Я думаю – вот мужу завтра на работу (в этой стране воскресенье – первый день недели, как в Евангелии), а у меня еще праздничный день, хотя пора бы и за работу взяться. Спасибо за все.

Воскресенье

Сегодня возвращается наш настоятель с группой своих паломников. Он вел их по Святой Земле, и последний пункт – у нас. Дальше – аэропорт и домой.

В часовне не протолкнуться. Очень симпатичные, в основном молодые, ребята и девушки. Я не ожидала, что среди немок так много красавиц. Они очень вдохновенно поют во время литургии. А отрывок из Евангелия, конечно, про Эммаус. Я слежу за немецким текстом по русскому Евангелию, понимая по некоторым словам, на каком мы месте. И думаю: наверно та хижина Клеопы была похожа на домик отшельника. И конечно они Его узнали – тут не захочешь, а узнаешь, когда такой сноп излучения, как вспышка, фиксирует происходящее. И то, что Он исчез, уже не имело значения, потому что не только глаза видят.
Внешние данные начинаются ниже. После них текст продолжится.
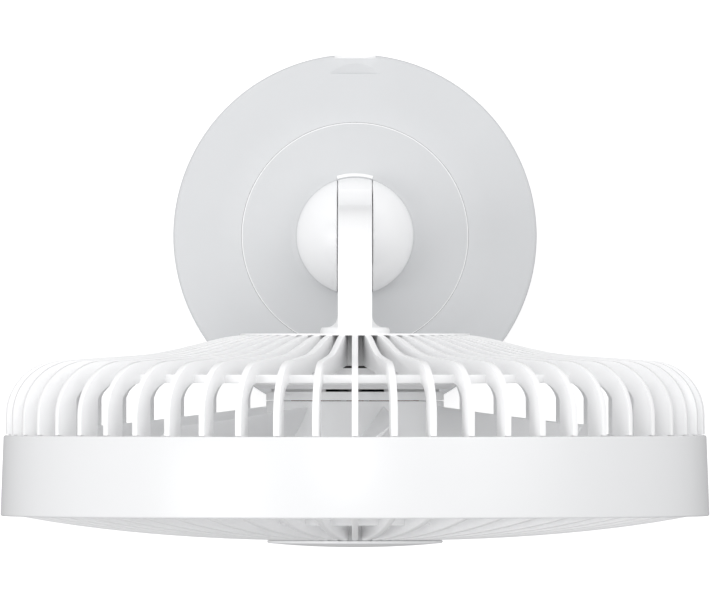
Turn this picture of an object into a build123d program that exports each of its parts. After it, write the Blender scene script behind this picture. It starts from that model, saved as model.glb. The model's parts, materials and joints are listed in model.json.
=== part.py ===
from build123d import *
from math import acos, cos, degrees, pi, radians, sin, sqrt, tan
import os

# Desk fan: a ribbed head on a narrow neck, which tilts in a slotted dome on a round base.
# Row frame: origin at the centre of the base, level with the underside of the feet.
# +Z is up and the fan blows towards -Y.  All sizes are millimetres.

# ---------------------------------------------------------------- driving dimensions
base_radius = 85.8
seam_radius = 53.5            # circle where the swivelling top meets the base
seam_height = 24.8            # height of the base's surface at that circle
surface_slope = tan(radians(12))
dome_radius = 29.0
pivot_height = 34.0           # tilt axle, at the dome's centre
neck_width = 16.0
neck_depth = 28.0
neck_bend = 40.0              # centre-line radius of the bend behind the head
neck_reach = 45.8             # tilt axle back to the head's rear plate
head_height = 202.0           # head's axis above the table

grille_radius = 162.9         # outside of the ribs, where they run straight
rib_count = 56
rib_thickness = 2.9
band_rear_radius = 163.6
band_front_radius = 165.0
band_start = 47.3             # depths are measured forwards from the head's rear plate
band_end = 84.9
impeller_radius = 123.0
hub_radius = 41.3
blade_count = 7

# ---------------------------------------------------------------- clearances and fits
running_gap = 0.05            # radial, shaft in its hole
slide_gap = 0.3               # between covers that turn past each other
seat_gap = 0.1                # loose seat of one fixed piece in another
screw_gap = 0.05              # plain hole round a screw's thread

# ---------------------------------------------------------------- frames of reference
head_axis = Axis((0, -neck_reach, head_height), (0, -1, 0))

# Local x is +X, local y is +Z and local z is the depth into the head.
head_plane = Plane(origin=(0, -neck_reach, head_height), x_dir=(1, 0, 0), z_dir=(0, -1, 0))

# Section through the head's axis: local x is the radius and local y the depth.
head_section = Plane(origin=(0, -neck_reach, head_height), x_dir=(1, 0, 0), z_dir=(0, 0, -1))


def upright(angle=0.0):
    """Section through the base's axis: local x is the radius and local y the height."""
    across = (cos(radians(angle)), sin(radians(angle)), 0)
    normal = (sin(radians(angle)), -cos(radians(angle)), 0)
    return Plane(origin=(0, 0, 0), x_dir=across, z_dir=normal)


def surface_height(radius):
    """Height of the base's shallow cone at a radius."""
    return seam_height + (seam_radius - radius) * surface_slope


def ring_profile(inner, outer, low, high):
    """Rectangle that revolves into a ring."""
    with Locations((inner, low)):
        Rectangle(outer - inner, high - low, align=(Align.MIN, Align.MIN))


def make_screw(pan_radius, pan_height, shank_radius, shank_length):
    """Pan-head screw with a cross recess: its head below XY, its shank along +Z."""
    recess_length = 1.1 * pan_radius
    recess_width = 0.28 * pan_radius
    with BuildPart() as screw:
        with BuildSketch(Plane.XY.offset(-pan_height)):
            Circle(pan_radius)
        extrude(amount=pan_height)
        chamfer(screw.edges().group_by(Axis.Z)[0], length=0.3 * pan_height)
        with BuildSketch(Plane.XY):
            Circle(shank_radius)
        extrude(amount=shank_length)
        with BuildSketch(Plane.XY.offset(-pan_height)):
            Rectangle(recess_length, recess_width)
            Rectangle(recess_width, recess_length)
        extrude(amount=0.6 * pan_height, mode=Mode.SUBTRACT)
    return screw.part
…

Ясно, что они побежали ночью в Иерусалим – ведь нельзя же все оставить себе...

А мысли плавно соскальзывают вниз: успею ли я написать и отправить икону Эммауса до Пасхи. И священник вот этот, что приехал с паломниками, он хотел заказать мне Мандалион... Должна ли я идти к нему после службы? И тому подобное... Трудовая неделя началась.

Пожалуй, это все. Ай да я, ай да кошкина дочь! Таки я написала! Теперь эта неделя совсем не выветрится из памяти.

Сегодня я узнала, что нашли трех еврейских мальчишек, убитых в ПА в результате неудачного автостопа, и арабского подростка, сожженного еврейскими экстремистами в отместку. И таксиста, который увез и зарезал еврейскую девушку месяц назад. И в Назарете и Вифлееме арабы и евреи кидают друг в друга камнями, и в Иерусалиме неспокойно, и может случиться война.

В общем, не езжу я больше автостопом.